Information supplied >>
---------------

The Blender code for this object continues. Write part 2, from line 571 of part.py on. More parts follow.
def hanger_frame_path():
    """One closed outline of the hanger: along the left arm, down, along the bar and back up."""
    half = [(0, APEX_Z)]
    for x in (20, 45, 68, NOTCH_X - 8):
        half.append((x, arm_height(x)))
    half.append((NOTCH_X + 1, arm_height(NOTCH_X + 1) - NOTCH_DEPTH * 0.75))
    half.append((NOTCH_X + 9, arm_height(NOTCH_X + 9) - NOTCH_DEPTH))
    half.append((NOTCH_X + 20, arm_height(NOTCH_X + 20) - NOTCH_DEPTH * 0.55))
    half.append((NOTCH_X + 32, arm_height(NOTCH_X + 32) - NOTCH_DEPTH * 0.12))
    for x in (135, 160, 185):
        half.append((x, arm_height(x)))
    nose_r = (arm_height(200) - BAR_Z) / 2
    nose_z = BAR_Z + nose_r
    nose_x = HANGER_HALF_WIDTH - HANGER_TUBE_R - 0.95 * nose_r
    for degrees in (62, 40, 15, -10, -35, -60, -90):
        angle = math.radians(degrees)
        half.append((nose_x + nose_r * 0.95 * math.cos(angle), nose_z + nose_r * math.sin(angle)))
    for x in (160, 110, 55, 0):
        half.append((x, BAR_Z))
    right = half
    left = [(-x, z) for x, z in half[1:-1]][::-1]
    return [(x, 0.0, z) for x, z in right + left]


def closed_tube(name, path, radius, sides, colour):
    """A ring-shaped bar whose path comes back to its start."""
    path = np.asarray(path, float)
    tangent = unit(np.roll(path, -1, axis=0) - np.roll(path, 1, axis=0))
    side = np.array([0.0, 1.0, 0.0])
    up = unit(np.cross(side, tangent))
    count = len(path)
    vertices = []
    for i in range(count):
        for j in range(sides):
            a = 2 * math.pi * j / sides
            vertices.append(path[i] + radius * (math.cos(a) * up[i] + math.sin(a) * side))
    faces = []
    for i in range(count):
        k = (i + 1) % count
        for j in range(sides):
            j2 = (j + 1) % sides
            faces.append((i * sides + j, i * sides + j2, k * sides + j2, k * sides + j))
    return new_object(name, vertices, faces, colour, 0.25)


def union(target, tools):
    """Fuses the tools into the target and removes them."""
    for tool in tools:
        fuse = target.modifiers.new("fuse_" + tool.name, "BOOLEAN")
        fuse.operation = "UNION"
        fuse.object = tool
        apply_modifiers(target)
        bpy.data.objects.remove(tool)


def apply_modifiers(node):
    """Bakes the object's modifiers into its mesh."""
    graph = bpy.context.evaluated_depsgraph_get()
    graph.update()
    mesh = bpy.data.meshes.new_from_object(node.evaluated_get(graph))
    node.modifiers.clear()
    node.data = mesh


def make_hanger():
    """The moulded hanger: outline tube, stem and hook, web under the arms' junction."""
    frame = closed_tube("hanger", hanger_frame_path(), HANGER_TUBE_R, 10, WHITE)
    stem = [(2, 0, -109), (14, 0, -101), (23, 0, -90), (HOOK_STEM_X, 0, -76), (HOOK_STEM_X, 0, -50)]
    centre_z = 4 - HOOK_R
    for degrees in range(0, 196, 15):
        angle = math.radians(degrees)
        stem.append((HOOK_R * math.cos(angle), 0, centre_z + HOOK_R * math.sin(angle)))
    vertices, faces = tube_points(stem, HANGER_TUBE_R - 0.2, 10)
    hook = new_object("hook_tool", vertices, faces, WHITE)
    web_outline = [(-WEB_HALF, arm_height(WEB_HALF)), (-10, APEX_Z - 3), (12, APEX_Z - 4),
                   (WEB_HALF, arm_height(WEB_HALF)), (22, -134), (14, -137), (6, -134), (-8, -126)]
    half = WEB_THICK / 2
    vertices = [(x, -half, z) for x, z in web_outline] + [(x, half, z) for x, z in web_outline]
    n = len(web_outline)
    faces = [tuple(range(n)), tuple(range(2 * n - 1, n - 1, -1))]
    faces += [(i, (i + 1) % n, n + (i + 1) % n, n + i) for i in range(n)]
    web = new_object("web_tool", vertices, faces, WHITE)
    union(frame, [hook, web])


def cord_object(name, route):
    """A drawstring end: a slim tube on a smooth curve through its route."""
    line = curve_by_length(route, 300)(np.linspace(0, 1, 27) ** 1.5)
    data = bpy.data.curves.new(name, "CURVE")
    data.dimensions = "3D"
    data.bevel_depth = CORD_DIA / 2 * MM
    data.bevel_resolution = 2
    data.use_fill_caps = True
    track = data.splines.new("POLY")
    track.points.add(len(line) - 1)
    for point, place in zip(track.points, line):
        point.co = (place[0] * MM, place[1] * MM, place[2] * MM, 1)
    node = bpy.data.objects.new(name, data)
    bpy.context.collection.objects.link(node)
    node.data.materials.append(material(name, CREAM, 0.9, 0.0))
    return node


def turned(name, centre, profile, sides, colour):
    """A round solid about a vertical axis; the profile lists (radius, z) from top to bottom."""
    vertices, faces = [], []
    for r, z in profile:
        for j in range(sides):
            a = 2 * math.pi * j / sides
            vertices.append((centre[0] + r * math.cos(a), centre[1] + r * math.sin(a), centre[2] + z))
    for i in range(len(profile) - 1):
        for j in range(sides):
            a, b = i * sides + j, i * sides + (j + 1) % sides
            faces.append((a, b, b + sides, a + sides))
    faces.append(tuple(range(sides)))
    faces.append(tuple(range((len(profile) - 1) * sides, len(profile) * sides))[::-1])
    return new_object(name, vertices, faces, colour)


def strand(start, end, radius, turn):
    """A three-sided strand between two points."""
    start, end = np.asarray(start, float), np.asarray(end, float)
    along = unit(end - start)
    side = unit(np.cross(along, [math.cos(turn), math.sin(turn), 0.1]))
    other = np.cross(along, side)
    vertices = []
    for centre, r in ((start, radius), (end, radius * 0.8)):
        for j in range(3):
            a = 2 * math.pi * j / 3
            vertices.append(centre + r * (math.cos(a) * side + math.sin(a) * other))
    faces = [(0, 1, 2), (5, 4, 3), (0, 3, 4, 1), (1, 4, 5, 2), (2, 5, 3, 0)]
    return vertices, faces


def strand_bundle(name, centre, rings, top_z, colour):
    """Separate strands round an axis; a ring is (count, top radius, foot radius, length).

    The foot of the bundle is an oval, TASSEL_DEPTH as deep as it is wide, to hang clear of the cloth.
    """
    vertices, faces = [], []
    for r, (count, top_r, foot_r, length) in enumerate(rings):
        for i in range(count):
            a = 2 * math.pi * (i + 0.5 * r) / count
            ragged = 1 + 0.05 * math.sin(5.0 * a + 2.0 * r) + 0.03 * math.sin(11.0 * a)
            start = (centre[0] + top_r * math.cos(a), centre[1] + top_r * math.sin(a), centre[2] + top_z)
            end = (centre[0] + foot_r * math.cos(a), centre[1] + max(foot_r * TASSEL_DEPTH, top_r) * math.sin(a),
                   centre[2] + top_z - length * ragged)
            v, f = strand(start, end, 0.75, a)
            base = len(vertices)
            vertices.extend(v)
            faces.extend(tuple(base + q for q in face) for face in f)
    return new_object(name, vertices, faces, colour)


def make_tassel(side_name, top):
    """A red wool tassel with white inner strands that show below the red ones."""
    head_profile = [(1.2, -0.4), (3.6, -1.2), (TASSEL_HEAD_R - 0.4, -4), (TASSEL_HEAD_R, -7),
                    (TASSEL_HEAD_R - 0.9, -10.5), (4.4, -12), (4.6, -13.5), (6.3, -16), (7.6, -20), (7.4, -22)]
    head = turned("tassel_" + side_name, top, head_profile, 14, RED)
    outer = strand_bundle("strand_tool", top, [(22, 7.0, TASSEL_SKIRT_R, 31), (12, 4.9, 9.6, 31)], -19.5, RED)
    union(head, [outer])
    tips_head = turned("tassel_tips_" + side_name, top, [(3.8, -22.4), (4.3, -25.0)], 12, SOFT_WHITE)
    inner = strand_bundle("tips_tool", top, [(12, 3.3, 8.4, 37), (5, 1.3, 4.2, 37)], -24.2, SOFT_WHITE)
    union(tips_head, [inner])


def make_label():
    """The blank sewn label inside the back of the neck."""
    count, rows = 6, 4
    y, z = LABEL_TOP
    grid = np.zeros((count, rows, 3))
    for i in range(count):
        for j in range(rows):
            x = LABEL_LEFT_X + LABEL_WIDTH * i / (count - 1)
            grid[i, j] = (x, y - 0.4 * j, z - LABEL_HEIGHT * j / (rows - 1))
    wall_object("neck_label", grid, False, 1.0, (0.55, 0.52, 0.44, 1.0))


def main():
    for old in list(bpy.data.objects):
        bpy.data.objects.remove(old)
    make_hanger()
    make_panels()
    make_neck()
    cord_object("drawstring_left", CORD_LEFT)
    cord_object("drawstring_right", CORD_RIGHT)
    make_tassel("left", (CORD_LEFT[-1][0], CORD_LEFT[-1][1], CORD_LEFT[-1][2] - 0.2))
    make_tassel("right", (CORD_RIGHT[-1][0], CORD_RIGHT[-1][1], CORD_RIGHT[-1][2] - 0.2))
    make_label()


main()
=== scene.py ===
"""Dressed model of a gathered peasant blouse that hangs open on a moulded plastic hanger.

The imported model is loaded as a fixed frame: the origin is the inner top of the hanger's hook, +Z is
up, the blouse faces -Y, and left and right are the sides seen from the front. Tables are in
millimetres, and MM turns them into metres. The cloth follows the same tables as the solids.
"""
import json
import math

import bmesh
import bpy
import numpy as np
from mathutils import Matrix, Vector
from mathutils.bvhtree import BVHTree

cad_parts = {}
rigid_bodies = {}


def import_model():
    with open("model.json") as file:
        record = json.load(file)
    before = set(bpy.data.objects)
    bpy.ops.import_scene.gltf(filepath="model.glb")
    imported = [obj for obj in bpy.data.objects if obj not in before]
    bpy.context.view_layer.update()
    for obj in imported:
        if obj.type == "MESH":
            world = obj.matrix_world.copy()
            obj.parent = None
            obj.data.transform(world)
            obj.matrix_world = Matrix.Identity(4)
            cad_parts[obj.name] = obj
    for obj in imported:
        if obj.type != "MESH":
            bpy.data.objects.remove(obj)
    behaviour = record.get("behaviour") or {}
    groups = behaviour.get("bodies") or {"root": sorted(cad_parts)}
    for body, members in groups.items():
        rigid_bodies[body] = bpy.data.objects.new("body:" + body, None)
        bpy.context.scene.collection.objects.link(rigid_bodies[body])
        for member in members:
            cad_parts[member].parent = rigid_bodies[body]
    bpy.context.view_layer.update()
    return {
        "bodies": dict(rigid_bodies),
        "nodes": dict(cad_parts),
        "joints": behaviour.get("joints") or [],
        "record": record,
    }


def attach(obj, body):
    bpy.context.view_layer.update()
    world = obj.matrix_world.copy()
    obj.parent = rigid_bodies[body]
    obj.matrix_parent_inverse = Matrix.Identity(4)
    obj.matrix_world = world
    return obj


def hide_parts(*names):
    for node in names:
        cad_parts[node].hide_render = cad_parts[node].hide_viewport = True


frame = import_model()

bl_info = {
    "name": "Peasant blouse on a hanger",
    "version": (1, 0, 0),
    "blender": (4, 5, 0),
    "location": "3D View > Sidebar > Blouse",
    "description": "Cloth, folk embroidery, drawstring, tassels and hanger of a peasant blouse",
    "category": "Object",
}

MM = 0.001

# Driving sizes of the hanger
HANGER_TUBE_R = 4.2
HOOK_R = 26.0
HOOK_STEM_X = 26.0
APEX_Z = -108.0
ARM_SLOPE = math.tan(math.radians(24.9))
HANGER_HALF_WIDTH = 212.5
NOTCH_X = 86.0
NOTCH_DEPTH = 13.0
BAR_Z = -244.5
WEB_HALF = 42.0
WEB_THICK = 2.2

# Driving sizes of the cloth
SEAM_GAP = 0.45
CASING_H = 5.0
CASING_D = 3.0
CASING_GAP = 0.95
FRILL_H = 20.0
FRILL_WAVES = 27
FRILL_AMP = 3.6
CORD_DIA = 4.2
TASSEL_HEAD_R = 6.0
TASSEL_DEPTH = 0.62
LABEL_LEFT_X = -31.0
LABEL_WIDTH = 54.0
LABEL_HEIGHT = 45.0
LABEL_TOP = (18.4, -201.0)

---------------

Locate each line with the word "names" and copy it.

Solution >>
def hide_parts(*names):
    for node in names:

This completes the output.